Time-out effectively addresses behaviors sustained by positive reinforcement, which may stem from social interactions or tangible rewards—temporarily revoking access to these reinforcing stimuli reduces the likelihood of problematic behavior occurring. The effectiveness of time-out is conditional and contingent on the contrasting characteristics of the time-in and time-out environments. Although time-out is most effective when applied continuously, the suppressed target behavior is more likely to reappear once continuous punishment is withdrawn. Therefore, time-out should initially be constantly implemented. Once an adequate level of suppression is achieved, an intermittent schedule should be introduced and adjusted as needed to maintain low levels of the behavior (Clark et al., 1973; Calhoun & Lima, 1977).

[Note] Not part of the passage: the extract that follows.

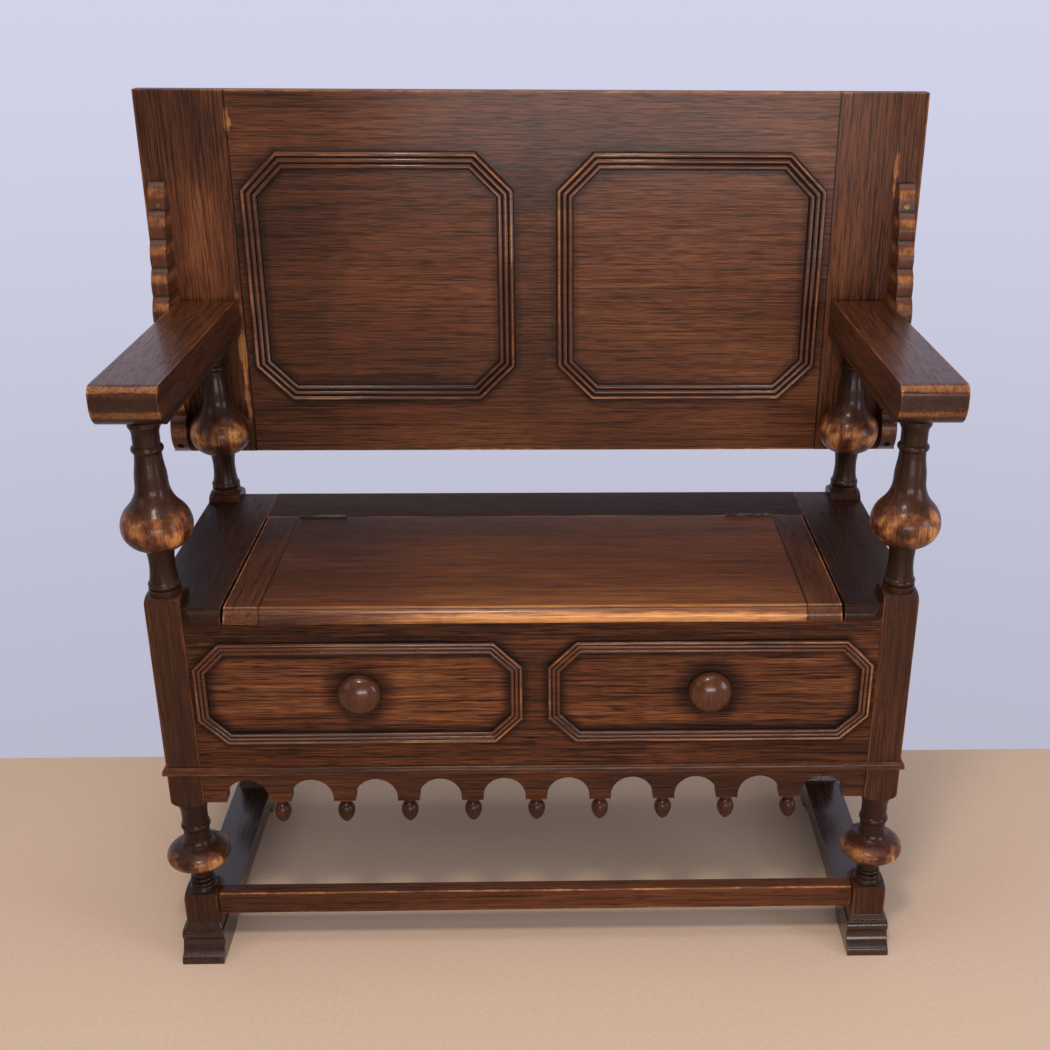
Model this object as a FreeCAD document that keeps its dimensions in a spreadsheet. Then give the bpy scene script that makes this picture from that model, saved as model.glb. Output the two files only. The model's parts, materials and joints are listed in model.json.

The time-in environment should be replete with reinforcing activities or interactions for optimal results. Transitioning an individual from this environment constitutes a time-out from positive reinforcement only if the time-in environment is inherently reinforcing and the time-out environment is neutral or less appealing (Solnick et al., 1977). This highlights the significance of a meticulously curated environment for the success of the time-out procedure.
The referenced studies further emphasize the importance of continuous research and adaptation in animal training to achieve optimal outcomes considering the present situation, the individual characteristics, and the correct habilitation and experience of the professionals.
References
Blackwell, E. J., Twells, C., Seawright, A., & Casey, R. A. (2008). The relationship between training methods and the occurrence of behavior problems, as reported by owners, in a population of domestic dogs. Journal of Veterinary Behavior, 3(5), 207–217. https://doi.org/10.1016/j.jveb.2007.10.008
Calhoun, K.S.m & Lima, P.P. (1977). Effects of varying schedules of time-out on high and low-rate behaviors. J Behav Ther Exp Psychiatry, 8:189–194.
Clark, H., Rowbury, T., Baer, A., & Baer, D. (1973). Time-out as a punishing stimulus in continuous and intermittent schedules. J Appl Behav Anal, 6:443–455.
Cooper, J. O., Heron, T. E., & Heward, W. L. (1987). Applied behavior analysis. Columbus, OH: Merrill.
Lerman, D.C., Iwata, B.A., Shore, B.A., & DeLeon, I.G. (1997). Effects of intermittent punishment on self-injurious behavior: An evaluation of schedule thinning. Journal of Applied Behavior Analysis, 30, 198–201.
Lerman, D. C., & Toole, L. M. (2021). Developing function-based punishment procedures for problem behavior. In W. W. Fisher, C. C. Piazza, & H. S. Roane (Eds.), Handbook of applied behavior analysis (2nd ed., pp. 352–373). New York: Guilford Press.
Miltenberger, R. G. (2012). Behavior modification: Principles and procedures (5th ed.). Belmont, CA: Wadsworth.
Nobbe, D.E., Niebuhr, B.R., Levinson, M., & Tiller, J.E. (1980). Use of time-out as punishment for aggressive behavior. In B Hart (Ed), Canine Behavior. Santa Barbara, CA: Veterinary Practice.
Solnick, J. V., Rincover, A., & Peterson, C. R. (1977). Some determinants of the reinforcing and punishing effects of time-out. Journal of Applied Behavior Analysis, 10, 415–424.